Essa autorização especial permitiria a passagem através dos vários postos policiais para Bexhill on Sea, uma espécie de território libertado, onde ainda se não fazia sentir a opressão do regime.
Tratava-se de um local isolado por uma muralha, governado pelos seus habitantes, todos imigrantes ilegais. Um campo de refugiados onde acontecem atos de verdadeira solidariedade humana a par de manifestações guerreiras de fundamentalistas religiosos. Único local possível para um recém-nascido.
No final do filme, Bexhill on Sea é totalmente destruída pelas bombas da aviação. Para os que gostam de finais felizes, a recém-nascida é salva, colocada num barco que parte, não se sabe para que destino. Provavelmente será mais tarde salva das águas, chamar-lhe-ão de Moisés 2, e tudo recomeçará. Aleluia.
Não sendo um filme sobre a infertilidade a nível biológico, levanta, contudo, alguns problemas interessantes (evidentemente não focados no filme até pela própria limitação do meio que é o ser um filme).
A mercantilização do sexo e o narcisismo são dois desses problemas que se têm vindo a impor ao nível das relações sociais, e que podem vir a conduzir à esterilidade do universo.

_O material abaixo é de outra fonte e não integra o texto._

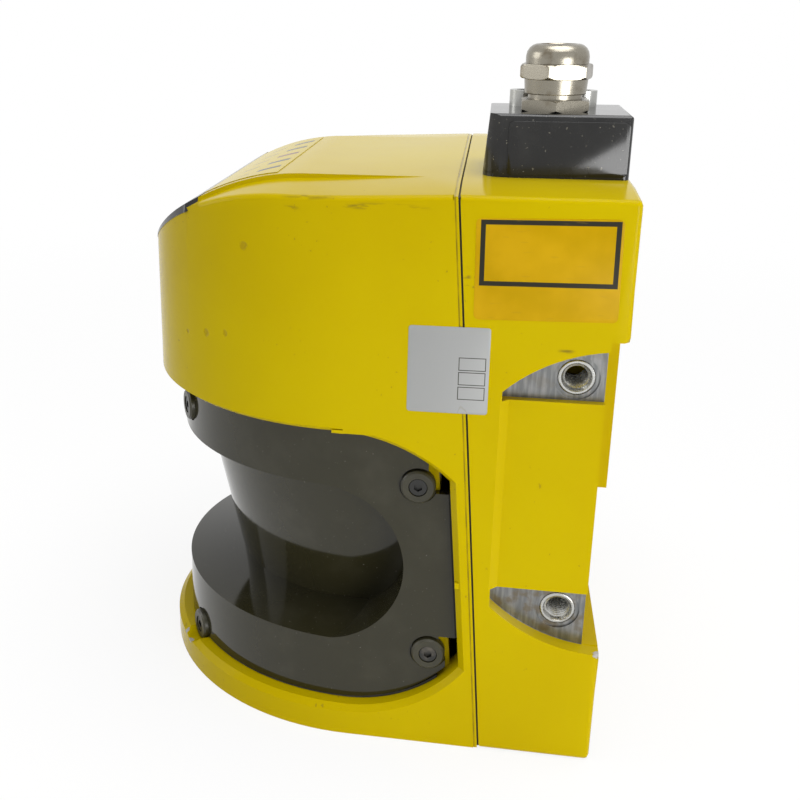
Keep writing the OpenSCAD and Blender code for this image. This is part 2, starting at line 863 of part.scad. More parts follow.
module motor_stator() {
    color([0.55, 0.33, 0.16]) translate([0, 0, floor_z + 3]) difference() {
        union() {
            cylinder(r = 13, h = 12);
            for (a = [0:40:320]) rotate(a) {
                translate([12, -2.2, 1]) cube([6, 4.4, 10]);
                intersection() {
                    translate([17, -5, 1]) cube([4, 10, 10]);
                    cylinder(r = motor_r - 0.5, h = 12);
                }
            }
        }
        translate([0, 0, -1]) cylinder(r = 9, h = 14);
    }
}

module motor_shaft() {
    color(steel) translate([0, 0, floor_z + 0.7]) cylinder(r = 2.5, h = carrier_z + 8 - floor_z - 0.7);
}

module rotor_bell() {
    color(aluminium) difference() {
        union() {
            translate([0, 0, 10]) cylinder(r = 23.5, h = 15.5);
            translate([0, 0, 25]) cylinder(r = 8, h = carrier_z - 25);
        }
        translate([0, 0, 9]) cylinder(r = 22, h = 15.5);
        translate([0, 0, 9]) cylinder(r = 2.5, h = 30);
    }
}

module rotor_magnet() {
    color([0.25, 0.25, 0.26]) translate([0, 0, 11]) difference() {
        cylinder(r = 22, h = 12);
        translate([0, 0, -1]) cylinder(r = motor_r, h = 14);
    }
}

module encoder_disc() {
    slots = 60;
    color(steel) translate([0, 0, disc_z]) difference() {
        cylinder(r = encoder_r, h = 0.8);
        translate([0, 0, -1]) cylinder(r = 8, h = 3);
        for (i = [0:slots / 5 - 1]) rotate(i * 360 / slots * 5) translate([encoder_r - 3, -1, -1]) cube([2, 2, 3]);
    }
}

module encoder_sensor() {
    color(plastic_black) translate([0, -encoder_r, floor_z]) difference() {
        translate([-5, -7, 0]) cube([10, 11, 26]);
        translate([-6, -2, disc_z - floor_z - 1]) cube([12, 12, 2.8]);
    }
}

// The mirror's face leans at 45 degrees and turns the vertical beam to the front.
module at_mirror() {
    translate([0, 0, scan_z]) rotate([45, 0, 0]) children();
}

module mirror_carrier() {
    color(aluminium) difference() {
        translate([0, 0, carrier_z]) cylinder(r = mirror_r - 2, h = scan_z + 16 - carrier_z);
        at_mirror() translate([-far / 2, -far / 2, -3]) cube([far, far, far]);
        translate([0, 0, carrier_z - 1]) cylinder(r = 2.5, h = 9);
    }
}

module scan_mirror() {
    color([0.85, 0.88, 0.9]) intersection() {
        at_mirror() translate([-far / 2, -far / 2, -3]) cube([far, far, 3]);
        translate([0, 0, carrier_z]) cylinder(r = mirror_r, h = 70);
    }
}

// ---- Transmitter and receiver ----

module lens_holder() {
    color(plastic_black) difference() {
        union() {
            intersection() {
                translate([0, 0, holder_z]) cylinder(r = 68, h = 3);
                translate([-far, 29 - far, 0]) cube([2 * far, far, far]);
            }
            translate([0, 0, lens_z - 2]) cylinder(r = lens_r + 2.5, h = holder_z - lens_z + 3);
        }
        translate([0, 0, lens_z - 3]) cylinder(r = lens_r - 1.5, h = 30);
        translate([0, 0, lens_z]) cylinder(r = lens_r, h = 40);
        for (a = [45:90:315]) rotate(a) translate([48, 0, holder_z - 1]) cylinder(r = 8, h = 6);
    }
}

module receiver_lens() {
    bend = 70;
    color([0.8, 0.85, 0.9]) translate([0, 0, lens_z]) difference() {
        intersection() {
            cylinder(r = lens_r, h = 10);
            translate([0, 0, 9 - bend]) sphere(bend);
        }
        translate([0, 0, -1]) cylinder(r = 7, h = 14);
    }
}

module laser_module() {
    color(steel) translate([0, 0, lens_z - 3]) difference() {
        union() {
            cylinder(r = 7, h = 24);
            translate([0, 0, 12]) cylinder(r = 9, h = 4);
        }
        translate([0, 0, -1]) cylinder(r = 3, h = 6);
    }
}

module board_standoffs() {
    color(nickel) for (a = [45:90:315]) rotate(a) translate([34, 0, holder_z + 3])
        cylinder(r = 2.6, h = detector_z - holder_z - 3);
}

module receiver_board() {
    color(circuit) translate([0, 0, detector_z]) cylinder(r = 39, h = 1.6);
}

module light_detector() {
    color(steel) translate([0, 0, detector_z - 5]) cylinder(r = 4.5, h = 5);
}

module window_sensors() {
    color(plastic_black) for (a = [-72, -54, -18, 0, 18, 54, 72]) rotate(a - 90) translate([60, -4, base_z]) cube([5, 8, 4]);
}

sensor_housing();
interface_housing();
module_gasket();
module_screws();
optics_cover();
cover_gasket();
cover_collars();
cover_screws();
display_window();
status_panel();
display_board();
plug_housing();
plug_gasket();
plug_screws();
plug_connector();
header_connector();
gland_body();
gland_nut();
gland_seal();
gland_o_ring();
gland_locknut();
side_inserts();
rear_inserts();
main_board();
interface_board();
motor_bracket();
motor_bearings();
motor_stator();
motor_shaft();
rotor_bell();
rotor_magnet();
encoder_disc();
encoder_sensor();
mirror_carrier();
scan_mirror();
lens_holder();
receiver_lens();
laser_module();
receiver_board();
board_standoffs();
light_detector();
window_sensors();
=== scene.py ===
"""Finishes, labels and small visible details of a safety laser scanner, round its packed construction."""

import json
import math

import bmesh
import bpy
import numpy as np
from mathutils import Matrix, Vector

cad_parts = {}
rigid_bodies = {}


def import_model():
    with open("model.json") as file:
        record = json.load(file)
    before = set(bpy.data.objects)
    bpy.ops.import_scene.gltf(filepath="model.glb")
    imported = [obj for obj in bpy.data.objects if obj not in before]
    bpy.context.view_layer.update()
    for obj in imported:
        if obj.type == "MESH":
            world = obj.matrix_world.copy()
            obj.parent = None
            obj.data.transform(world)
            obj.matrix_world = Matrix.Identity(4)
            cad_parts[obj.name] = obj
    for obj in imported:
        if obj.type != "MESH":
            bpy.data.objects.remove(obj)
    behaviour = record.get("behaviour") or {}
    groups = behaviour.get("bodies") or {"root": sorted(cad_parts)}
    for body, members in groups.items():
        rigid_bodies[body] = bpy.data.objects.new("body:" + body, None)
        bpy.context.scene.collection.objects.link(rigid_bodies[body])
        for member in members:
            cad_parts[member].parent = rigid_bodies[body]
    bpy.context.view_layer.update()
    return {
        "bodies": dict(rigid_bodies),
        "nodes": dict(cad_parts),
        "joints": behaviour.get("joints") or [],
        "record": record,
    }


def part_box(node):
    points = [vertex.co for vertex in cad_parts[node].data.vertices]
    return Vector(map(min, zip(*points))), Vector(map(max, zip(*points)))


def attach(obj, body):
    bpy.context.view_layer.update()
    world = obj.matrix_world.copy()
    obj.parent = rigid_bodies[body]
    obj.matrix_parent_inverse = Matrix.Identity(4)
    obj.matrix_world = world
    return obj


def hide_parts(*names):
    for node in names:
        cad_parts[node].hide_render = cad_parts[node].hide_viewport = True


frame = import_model()
NODES = frame["nodes"]

bl_info = {
    "name": "Safety Laser Scanner",
    "version": (1, 0, 0),
    "blender": (4, 5, 0),
    "location": "View3D > Sidebar > Scanner",
    "description": "Paint, dark cover, labels and threads of a safety laser scanner, with its stage",
    "category": "Object",
}

MM = 0.001
HALF_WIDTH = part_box("interface_housing")[1].x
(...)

O National Institute of Population and Social Secutrity Research do Japão, revelou que 44,2% das mulheres e 42% dos homens japoneses e solteiros menores de 34 anos são virgens, numa proporção que tem vindo a aumentar desde o censo de 2010. O mesmo se passa em Silicon Valley, onde os cérebros tecnológicos, para não perderem tempo, comem comida em pó idêntica à dos astronautas e de sexo estamos conversados.

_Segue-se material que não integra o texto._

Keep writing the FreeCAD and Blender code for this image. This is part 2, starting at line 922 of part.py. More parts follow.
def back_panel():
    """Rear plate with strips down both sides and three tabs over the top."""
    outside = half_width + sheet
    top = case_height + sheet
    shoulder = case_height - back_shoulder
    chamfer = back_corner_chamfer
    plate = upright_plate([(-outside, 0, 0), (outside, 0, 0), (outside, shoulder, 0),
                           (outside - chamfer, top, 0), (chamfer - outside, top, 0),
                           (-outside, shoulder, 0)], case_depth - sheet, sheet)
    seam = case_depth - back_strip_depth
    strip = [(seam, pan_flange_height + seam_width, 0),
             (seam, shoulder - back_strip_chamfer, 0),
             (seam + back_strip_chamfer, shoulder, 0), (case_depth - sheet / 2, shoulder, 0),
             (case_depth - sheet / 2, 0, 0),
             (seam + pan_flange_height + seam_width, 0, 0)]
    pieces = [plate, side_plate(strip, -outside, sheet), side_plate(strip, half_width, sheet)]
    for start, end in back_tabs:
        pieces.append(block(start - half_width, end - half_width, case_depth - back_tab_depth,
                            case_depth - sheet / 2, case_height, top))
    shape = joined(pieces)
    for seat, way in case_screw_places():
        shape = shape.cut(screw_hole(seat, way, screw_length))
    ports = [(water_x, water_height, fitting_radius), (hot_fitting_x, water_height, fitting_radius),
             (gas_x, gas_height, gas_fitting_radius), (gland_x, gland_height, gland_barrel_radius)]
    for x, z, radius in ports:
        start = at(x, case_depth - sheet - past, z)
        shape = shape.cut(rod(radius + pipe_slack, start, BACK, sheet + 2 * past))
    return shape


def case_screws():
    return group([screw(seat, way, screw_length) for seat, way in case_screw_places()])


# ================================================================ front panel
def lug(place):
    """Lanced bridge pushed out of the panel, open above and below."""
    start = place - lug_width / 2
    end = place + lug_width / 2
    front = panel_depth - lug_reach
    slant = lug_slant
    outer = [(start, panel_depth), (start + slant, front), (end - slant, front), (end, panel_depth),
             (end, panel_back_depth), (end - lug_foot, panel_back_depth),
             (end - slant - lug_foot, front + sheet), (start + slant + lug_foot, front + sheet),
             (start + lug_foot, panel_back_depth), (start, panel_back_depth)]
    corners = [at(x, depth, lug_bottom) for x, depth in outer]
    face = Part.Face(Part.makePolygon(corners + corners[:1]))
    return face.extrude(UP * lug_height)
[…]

Segundo cálculos dos investigadores da Universidade de Tihoku, com base no desenho de um algoritmo matemático e nos dados da população e fertilidade, a 16 de gosto de 3766 apenas haverá uma pessoa a habitar o Japão.
Sendo, contudo, o sexo uma necessidade absoluta, se renunciarmos a ele, definhamos, daí que o amor não possa aparecer sem sexo; por outro lado, o amor torna-se impossível exatamente por causa do sexo que o mercantiliza e transforma em objeto de dominação.
O que leva Derrida a dizer que
“o sexo é simultaneamente a condição de possibilidade e de impossibilidade do amor”.
É como se vivêssemos numa sociedade cuja identidade se baseia numa especulação dos contrários, em que o mais importante é sempre, alternativamente ou concomitantemente, as faces da mesma moeda, menosprezando ou esquecendo a moeda em que as faces são cunhadas.
Já há mais de cem anos, Friedrich Nietzsche, abordara este tema quando considerou que a Civilização Ocidental caminhava em direção ao último dos homens (no Assim Falava Zaratustra), um ser apático, sem grandes paixões nem grandes lealdades, incapaz de sonhar, cansado da vida, não assumindo riscos.
Procurava apenas conforto e segurança, com enorme tolerância para com tudo e para com todos:
“Um pouco de veneno de vez em quando provoca sonhos felizes”.
Durante o dia tem os seus prazeres pequenos, e os seus pequenos prazeres para a noite. Tem cuidado com a saúde. E chegada a altura de morrer, para ter uma morte agradável, muito veneno no fim.
“Descobrimos a felicidade, dizem os últimos dos homens, e piscam os olhos”.
As consequências estão agora á vista: nós, no Ocidente, transformámo-nos nos Últimos dos Homens, somente interessados numa vida longa e satisfatória, preenchida pela abundância, e mergulhados em estúpidos prazeres quotidianos, quando comparados com os habitantes do Terceiro Mundo capazes de se dedicarem a uma causa transcendente ou mesmo, como os muçulmanos radicais, dispostos a tudo arriscar numa guerra niilista levada ao extremo da autodestruição.
Qual o habitante do Primeiro Mundo que está disposto a sacrificar a vida por uma causa pública ou universal?
Por outro lado, assistimos cada vez mais ao reagrupamento dos Últimos dos Homens em luxuosos condomínios residenciais fechados, a que as boas e velhas Classes Médias não conseguem chegar. Alguém tem dúvidas sobre quem fica de fora? Alguém tem dúvidas sobre quem tenderá a desaparecer?
Excelente observador da realidade, o filósofo inglês John Gray notara já em 2002, na sua obra Straw Dogs: Thoughts on Humans and Other Animals, que:
“a classe média é um luxo que o capitalismo já não pode permitir-se".